On the second thing, on products, the UK Government is working closely with the City of London and developing country capital markets.

We’re developing innovative new financial products.

And yes, we need new structures and funds to share risk. So, for instance developing the Masala bond market has allowed Indian issuers to raise $7.5 billion in rupees in London.

We want to build on that blue-print.

And there is significant potential, we think, in offshore local currency bonds.

It’s a scandal frankly that so many structures are passing forex risk through to poor consumers. UK aid is changing that.

Next is Green bonds. The UK has been working to build green bond markets in Africa.

We have put in place the listing rules which will allow Kenya and East Africa’s first certified green bond, raising funds for sustainable student accommodation.

We also have to deepen capital markets, with local and international markets working side by side.

And then thirdly, and this was a point which one of my previous Secretaries of State Penny Mordaunt really pushed us on, which was about listening to savers in our countries.

And over the last year, as a result of her initiative, we have been consulting UK savers about what they want from their savings, their pensions. The report is released this week. It’s important reading.

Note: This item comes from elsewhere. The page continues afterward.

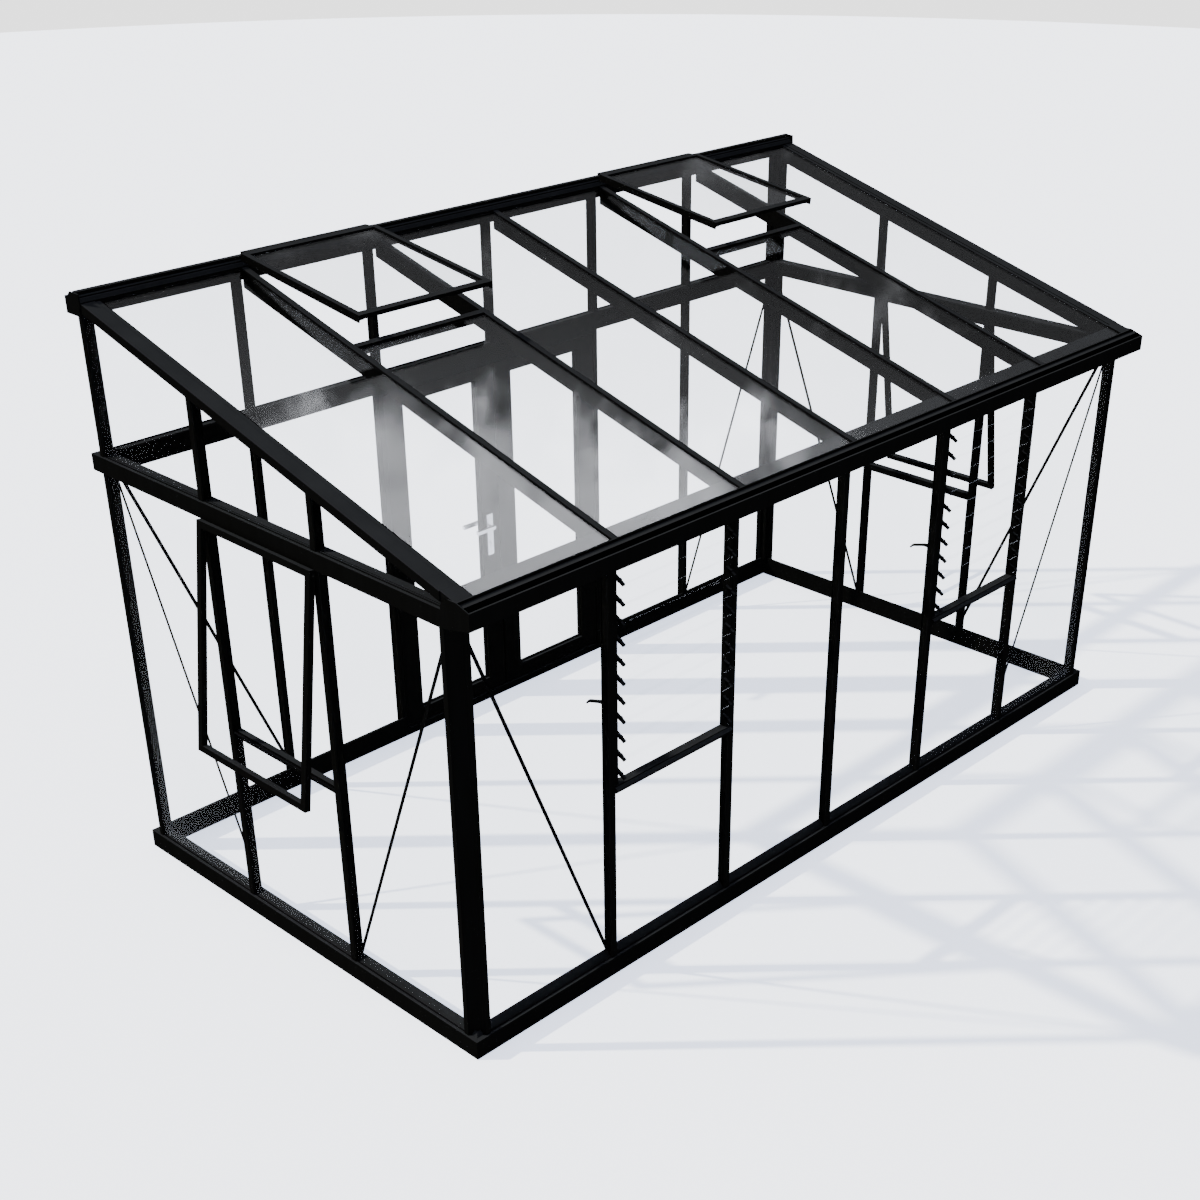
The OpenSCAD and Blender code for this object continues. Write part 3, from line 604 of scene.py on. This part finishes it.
# %% Seals for walls, roof and doors
low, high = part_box("roof_glass")
slope = math.atan2(high[2] - low[2], high[1] - low[1])
off_roof = (0, -math.sin(slope), math.cos(slope))
off_vent = (0, -0.14, 0.99)
frame_seals = [seals("front_glass", (0, -1, 0)), seals("back_glass", (0, 1, 0)),
               seals("left_wall_glass", (-1, 0, 0)), seals("right_wall_glass", (1, 0, 0)),
               seals("roof_glass", off_roof), seals("vent_glass", off_vent)]
join("glazing_seals", frame_seals, "frame", rubber)
for body in ("left_door", "right_door"):
    both_sides = [seals(body + "_glass", (0, face, 0)) for face in (-1, 1)]
    join(body + "_seals", both_sides, body, rubber)

# %% [markdown]
# ## Floor
# The building stands on a plain pale floor, a wide disc a millimetre below it. The floor also glows by
# itself, which keeps the shadows on it as light as they are in a white studio, where light comes back
# from every side.

# %% Floor
floor_radius = 27.3
floor_middle = (0.19, 0.37, -0.001)
work = bmesh.new()
bmesh.ops.create_circle(work, cap_ends=True, segments=256, radius=floor_radius,
                        matrix=Matrix.Translation(floor_middle))
floor_mesh = bpy.data.meshes.new("floor")
work.to_mesh(floor_mesh)
work.free()
floor = bpy.data.objects.new("floor", floor_mesh)
bpy.context.scene.collection.objects.link(floor)


def pale_floor(p):
    return p.node("ShaderNodeBsdfPrincipled", {}, {
        "Base Color": (0.80, 0.81, 0.84, 1), "Roughness": 0.9, "Specular IOR Level": 0.0,
        "Emission Color": (0.90, 1.0, 1.28, 1), "Emission Strength": 1.55})


floor_mesh.materials.append(finish("pale_floor", pale_floor))

# %% [markdown]
# ## Sky and sun
# The dome shows three things. The eye sees a plain pale backdrop, surfaces are lit by a soft even sky,
# and mirrors see clouds with one wide bright patch high overhead, which is the sheen on the roof. One
# lamp shines from behind on the left, and its rays throw the long thin shadows over the floor to the
# right. The lamp is hidden from mirrors, so that no pane or plate shows its hard glare.

# %% Sky dome
world = bpy.data.worlds.new("studio")
bpy.context.scene.world = world
world.use_nodes = True
p = Paint(world.node_tree)
toward = p.node("ShaderNodeTexCoord", {}, {}, "Generated")
glow = p.node("ShaderNodeVectorMath", {"operation": "DOT_PRODUCT"},
              {0: toward, 1: (0.375, 0.0, 1.0)}, "Value")
billow = p.noise(toward, 24, 4, 0.6)
patch = p.step(glow + (billow - 0.5) * 0.13, 0.860, 0.906)
puffs = p.step(billow, 0.54, 0.78)
veil = p.step(glow, 0.81, 0.88)
clouds = p.node("ShaderNodeBackground", {}, {
    "Color": (0.98, 0.98, 1.02, 1), "Strength": 0.22 + veil * 0.5 + puffs * 1.2 + patch * 7.0})
soft = p.node("ShaderNodeBackground", {}, {"Color": (0.95, 0.97, 1.03, 1), "Strength": 0.9})
plain = p.node("ShaderNodeBackground", {}, {"Color": (1.0, 1.0, 1.0, 1), "Strength": 2.35})
path_kind = p.tree.nodes.new("ShaderNodeLightPath")
in_gloss = Value(p, path_kind.outputs["Is Glossy Ray"])
in_view = Value(p, path_kind.outputs["Is Camera Ray"])
lit = p.node("ShaderNodeMixShader", {}, {0: in_gloss, 1: soft, 2: clouds})
both = p.node("ShaderNodeMixShader", {}, {0: in_view, 1: lit, 2: plain})
out = p.tree.nodes.new("ShaderNodeOutputWorld")
p.tree.links.new(both.socket, out.inputs["Surface"])
print("sky with", len(p.tree.nodes), "nodes")

# %% Sun
sun_data = bpy.data.lights.new("sun", "SUN")
sun_data.energy = 10.5
sun_data.color = (1.0, 0.95, 0.80)
sun_data.angle = math.radians(1.2)
sun = bpy.data.objects.new("sun", sun_data)
bpy.context.scene.collection.objects.link(sun)
sun.visible_glossy = False
ray = Vector((0.584, -0.584, -0.5635))
sun.rotation_euler = ray.to_track_quat("-Z", "Y").to_euler()
print("sun from", [round(-v, 2) for v in ray])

Nearly 70 per cent of UK savers want their investments to consider people and the planet.

And it rises above 70 per cent for younger people. But they don’t trust the system.

They need simple solutions for knowing which financial products offer what impact – and that, at the moment, is where we fall down.

We need to sort out measuring impact – with proper standards and frameworks in place. That’s work the Impact Management Project is leading, and the UK is supporting.

So those are the three big things we think and if we could get all of your advice, and input and experience and recommendations and concrete deliverables on any or all of those three I think we’d be in a position of strength.